Why every president from Reagan through Obama has put Wall
Street before Main Street
Over the last few decades,
Washington’s firmly held belief that if you make investors
happy, a booming economy will follow has caused an economic
crisis in Asia, hardship in Latin America, and now a severe
recession in America and Europe. How did the best and
brightest of our time allow this to happen? Why have these
disasters done nothing to change the free-market mantra of
the Washington faithful? The answer has nothing to do with
lobbyists and everything to do with ideology.

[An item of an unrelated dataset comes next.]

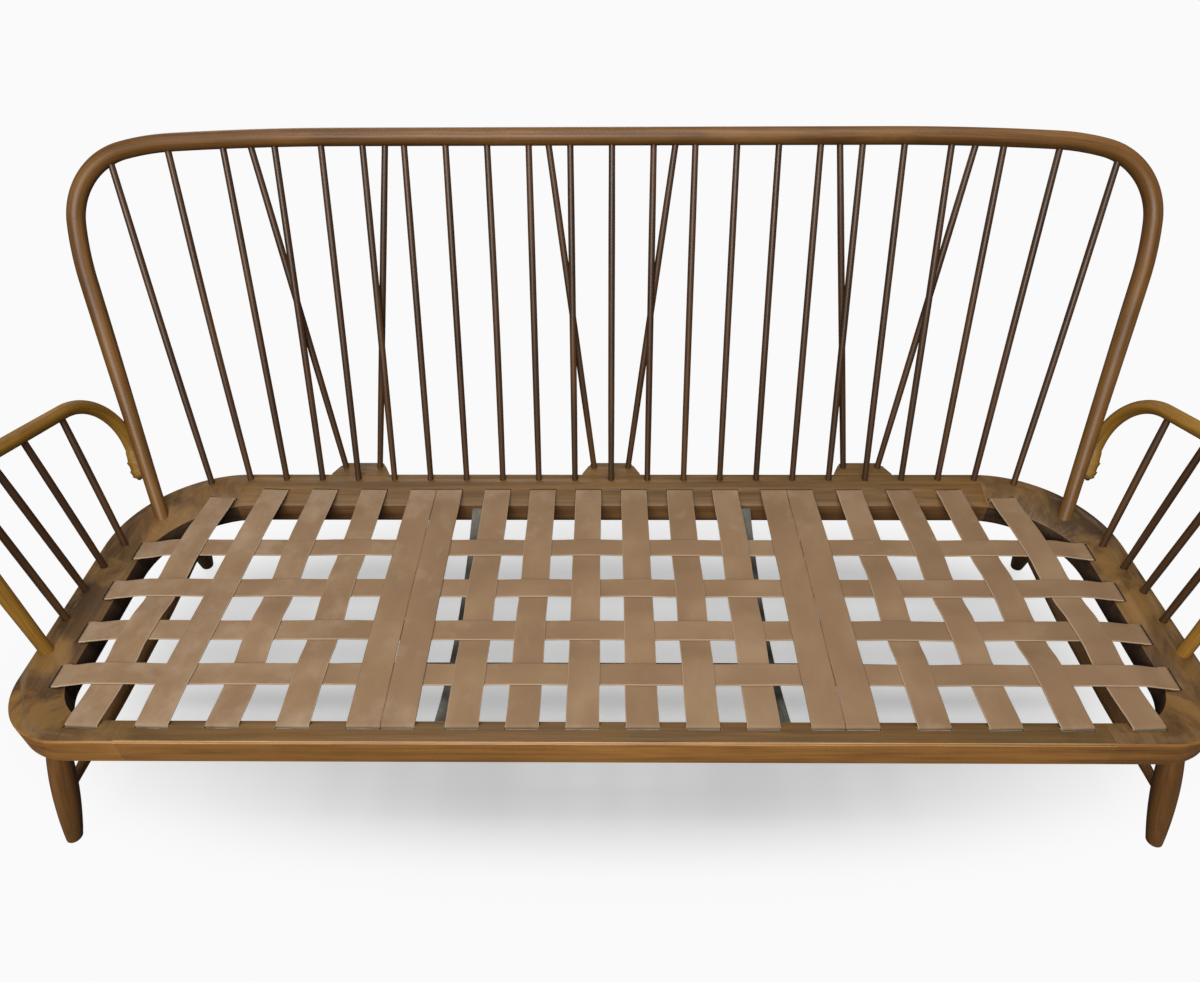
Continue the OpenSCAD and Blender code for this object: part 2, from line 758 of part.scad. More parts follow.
module front_leg() {
  color([0.36, 0.23, 0.13])
    difference() {
      turned_leg(front_leg_top, front_leg_foot);
      stretcher_bore(rear_joint, front_joint, stretcher_end_dia);
    }
}

module rear_leg() {
  color([0.36, 0.23, 0.13])
    difference() {
      turned_leg(rear_leg_top, rear_leg_foot);
      stretcher_bore(front_joint, rear_joint, stretcher_end_dia);
    }
}

module stretcher_bore(p, q, d) {
  u = (q - p) / norm(q - p);
  bar(q - u * stretcher_bore_len, q - u * (stretcher_stop - end_gap), d + 2 * glue_gap, d + 2 * glue_gap);
}

// stretcher between two axes, swelling towards its middle
module stretcher(p, q, end_d, mid_d) {
  v = q - p;
  len = norm(v);
  translate(p)
    rotate([0, acos(v[2] / len), atan2(v[1], v[0])])
      rotate_extrude()
        polygon([[0, stretcher_stop], [end_d / 2, stretcher_stop], [end_d / 2, stretcher_neck],
          [mid_d / 2, len / 2 - stretcher_swell], [mid_d / 2, len / 2 + stretcher_swell],
          [end_d / 2, len - stretcher_neck], [end_d / 2, len - stretcher_stop],
          [0, len - stretcher_stop]]);
}

module side_stretcher() {
  color([0.34, 0.22, 0.13])
    difference() {
      stretcher(front_joint, rear_joint, stretcher_end_dia, stretcher_dia);
      stretcher_bore([0, middle_joint[1], middle_joint[2]], middle_joint,
        long_stretcher_end_dia);
    }
}

module long_stretcher() {
  color([0.34, 0.22, 0.13])
    stretcher([-middle_joint[0], middle_joint[1], middle_joint[2]], middle_joint,
      long_stretcher_end_dia, stretcher_dia);
}

// strap section in a plane of run and height, from a list of centre line points
module strap_section(pts, last, rest_a, rest_b) {
  polygon(concat([for (p = pts) [p[0], p[1] + strap_t / 2]],
    [for (n = [len(pts) - 1:-1:0]) [pts[n][0], pts[n][1] - strap_t / 2]]));
  translate([0, rest_a - strap_tab])
    square([strap_t, strap_tab]);
  translate([last - strap_t, rest_b - strap_tab])
    square([strap_t, strap_tab]);
}

module webbing_fore_aft() {
  half = cross_strap_w / 2 + weave_flat;
  color([0.56, 0.43, 0.34])
    for (i = [1:straps]) {
      turn = strap_turn(i);
      last = (rear_end(i) - front_end_d) / cos(turn);
      pts = concat([[0, front_rest], [strap_end_run, front_rest]],
        [for (j = [rows:-1:1], e = [-half, half])
          [(row_d(j) - front_end_d) / cos(turn) + e, strap_level + (on_top(i, j) ? weave : -weave)]],
        [[last - strap_end_run, rear_rest(i)], [last, rear_rest(i)]]);
      translate([strap_front_x(i), front_end_d, 0])
        rotate([0, 0, turn])
          translate([-strap_w / 2, 0, 0])
            rotate([90, 0, 90])
              linear_extrude(strap_w)
                strap_section(pts, last, front_rest, rear_rest(i));
    }
}

// how far a side to side strap stays level on the left and right of a crossing
function level_left(i) = i == 6 || i == 14 ? 0 : strap_w / 2 + weave_flat;
function level_right(i) = i == 5 || i == 13 ? 0 : strap_w / 2 + weave_flat;

module webbing_cross() {
  color([0.58, 0.45, 0.36])
    for (j = [1:rows]) {
      half = side_end(j);
      rest = side_rest(j);
      last = 2 * half;
      pts = concat([[0, rest], [strap_end_run, rest]],
        [for (i = [1:straps], e = [-level_left(i), level_right(i)])
          [half + strap_x_at(i, row_d(j)) + e, strap_level + (on_top(i, j) ? -weave : weave)]],
        [[last - strap_end_run, rest], [last, rest]]);
      translate([-half, row_d(j) + cross_strap_w / 2, 0])
        rotate([90, 0, 0])
          linear_extrude(cross_strap_w)
            strap_section(pts, last, rest, rest);
    }
}

// folded steel clip round a strap's tab, w long, closed below
module clip(w) {
  t = strap_t + 2 * clip_t + 2 * clip_play;
  rotate([90, 0, 90])
    translate([0, 0, -w / 2])
      linear_extrude(w)
        difference() {
          translate([-t / 2, 0])
            square([t, clip_h]);
          translate([clip_t - t / 2, clip_t])
            square([t - 2 * clip_t, clip_h]);
        }
}

module webbing_clips() {
  drop = strap_tab + clip_t + clip_play;
  color([0.62, 0.62, 0.60]) {
    for (i = [1:straps]) {
      turn = strap_turn(i);
      translate([strap_front_x(i), front_end_d, front_rest - drop])
        rotate([0, 0, turn])
          translate([0, strap_t / 2, 0])
            clip(strap_w - 1);
      translate([strap_x_at(i, rear_end(i)), rear_end(i), rear_rest(i) - drop])
        rotate([0, 0, turn])
          translate([0, -strap_t / 2, 0])
            clip(strap_w - 1);
    }
    for (j = [1:rows], s = [-1, 1])
      translate([s * (side_end(j) - strap_t / 2), row_d(j), side_rest(j) - drop])
        rotate([0, 0, 90])
          clip(cross_strap_w - 1);
  }
}

placed() front_rail();
placed() rear_rail();
placed() side_rail(-1);  // left_side_rail
placed() side_rail(1);  // right_side_rail
placed() cross_rail(-1);  // left_cross_rail
placed() cross_rail(1);  // right_cross_rail
placed() bobtail(-1);  // bobtail_left
placed() bobtail(0);  // bobtail_centre
placed() bobtail(1);  // bobtail_right
placed() back_hoop();
for (n = [1:23])
  placed() back_stick(n - 12);
for (k = [1:6])
  placed() brace_stick(k - 1);
placed() sided(-1) arm_bow();  // left_arm_bow
placed() sided(1) arm_bow();  // right_arm_bow
for (k = [1:4])
  placed() sided(-1) arm_stick(k - 1);
for (k = [1:4])
  placed() sided(1) arm_stick(k - 1);
placed() sided(-1) front_leg();  // front_left_leg
placed() sided(1) front_leg();  // front_right_leg
placed() sided(-1) rear_leg();  // rear_left_leg
placed() sided(1) rear_leg();  // rear_right_leg
placed() sided(-1) side_stretcher();  // left_side_stretcher
placed() sided(1) side_stretcher();  // right_side_stretcher
placed() long_stretcher();
placed() webbing_fore_aft();
placed() webbing_cross();
placed() webbing_clips();
placed() arm_screws();
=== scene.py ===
import math
import random

import bmesh
import bpy
import numpy as np
from mathutils import Matrix, Vector


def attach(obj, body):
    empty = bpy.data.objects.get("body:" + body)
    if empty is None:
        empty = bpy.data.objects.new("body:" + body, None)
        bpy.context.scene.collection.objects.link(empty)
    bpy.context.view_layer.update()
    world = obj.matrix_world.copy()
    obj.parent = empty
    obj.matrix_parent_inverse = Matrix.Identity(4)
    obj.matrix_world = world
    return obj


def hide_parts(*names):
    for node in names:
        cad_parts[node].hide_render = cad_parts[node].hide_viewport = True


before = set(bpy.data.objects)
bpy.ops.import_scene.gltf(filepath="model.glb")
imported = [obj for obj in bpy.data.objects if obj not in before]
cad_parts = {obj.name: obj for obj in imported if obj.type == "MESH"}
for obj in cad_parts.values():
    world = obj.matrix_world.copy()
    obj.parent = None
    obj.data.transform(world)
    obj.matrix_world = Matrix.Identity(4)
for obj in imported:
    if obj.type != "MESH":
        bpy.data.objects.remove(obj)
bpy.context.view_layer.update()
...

In Capital
Offense, veteran Newsweek reporter Michael Hirsh
gives us a colorful narrative history of the era he calls
the Age of Capital, telling the story through the eyes of
its key players, from Ronald Reagan and Milton Friedman
through Larry Summers and Timothy Geithner. • Based on
the solid research and skilled reporting of Newsweek
Senior Editor Michael Hirsh • Takes you inside
high-level, closed-door conversations of top White House
advisers and administration officials such as Alan
Greenspan, Robert Rubin, Paul O’Neill, and others •
Illuminates key figures and lively interpersonal clashes,
including the conflict between Larry Summers and Nobel
Prize-winning economist Joe Stiglitz • Offers crucial
insights on why President Obama took so long to work on the
economy—and why he may not be going far enough • Catalogs
the missteps of three decades of fiscal, regulatory, and
financial recklessness, including the dismantling of the
Glass-Steagall Act, the S&L debacle, Enron, and the
subprime mortgage meltdown As we struggle to emerge from the
financial crisis, one thing seems certain: Wall Street’s
continued dominance of the global economy. Propelled into
the lead by a generation of Washington policy-makers, Wall
Street will continue to stay ahead of them.